Antes da reunião mantida com Lula e Chávez, Kirchner afirmou que a Argentina ainda não havia "saído do inferno", mas havia dado "um passo muito importante". Ao comentar a atitude brasileira em relação à renegociação argentina, Bielsa disse que a análise de que "o Brasil se afastou da Argentina é da imprensa". E acrescentou que "a Argentina antagonizou com o FMI, não com o Brasil".
Na saída do encontro, Lula afirmou que "nós agora descobrimos que a solução dos nossos problemas está na boa relação que tivermos entre nós da América do Sul". O comentário de um membro do governo argentino após o encontro é que seu país havia servido de "cobaia" na negociação com o FMI.
Bielsa afirmou ontem que "tecnicamente" a Argentina poderia continuar durante todo o ano de 2005 sem acordo com o FMI, porém pagando seus vencimentos, como ocorre desde o segundo semestre de 2004. A dívida vizinha com o Fundo é de US$ 14 bilhões. No entanto, está previsto para o próximo dia 15 a chegada de uma missão do FMI a Buenos Aires.
O Fundo pediu ao país vizinho "boa-fé" na negociação com os credores, quando a Argentina apresentou o esboço de sua oferta, com um desconto de 75% da dívida. Associações de credores internacionais do país vizinho também protestaram contra a "mesquinhez" da proposta e anunciaram que iriam recusá-la.

Ação conjunta
Além do acordo para "apresentar conjuntamente [na negociação de suas dívidas com organismos multilaterais de crédito] os pontos em que há coincidência", os presidentes dos três países definiram o início de estudos para a unificação de políticas econômicas, sociais e energéticas.

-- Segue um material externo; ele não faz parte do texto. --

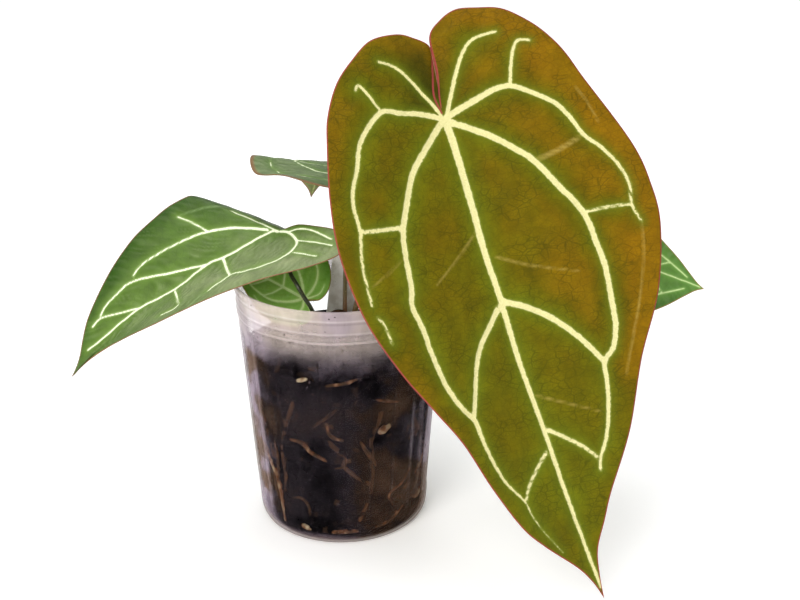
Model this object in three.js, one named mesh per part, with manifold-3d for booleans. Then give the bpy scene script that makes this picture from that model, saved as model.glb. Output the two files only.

Ficou acertado que os ministros dessas áreas se reunirão dentro de 40 dias, para iniciar estudos de cooperação. Os titulares da área social se encontrarão em Brasília, os da área econômica, em Buenos Aires, e os do setor energético em Caracas (Venezuela). Os demais países do Mercosul também serão convidados. No caso do acordo energético, busca-se sobretudo a incorporação da Bolívia.
"Demos um salto importante em direção à Petrosur", disse Chávez. A Petrosur, que é um projeto do venezuelano, promoveria a unificação das companhias petroleiras da região.
Outro ponto discutido na reunião foi "a possibilidade de que alguns países que tenham divisas excedentes adquiram bônus das dívidas de outros países".
A Venezuela deve enviar uma missão à Argentina para tratar do tema. Segundo Bielsa o Brasil faria o mesmo "em relação a outros países". "Começamos a acreditar em nós mesmos, nas nossas forças, na nossa criatividade, na nossa inteligência, na nossa economia, na nossa indústria", disse Lula. O presidente classificou a reunião como "um marco extraordinário" e disse que "a integração é um fato irreversível".
O chanceler argentino disse que, em relação ao endividamento com o FMI, "o presidente Chávez deu exemplo muito contundente" durante a reunião trilateral. "Há cinco anos, a Venezuela devia US$ 25 bilhões. Ao longo de cinco anos pagou US$ 25 bilhões e hoje deve US$ 24 bilhões."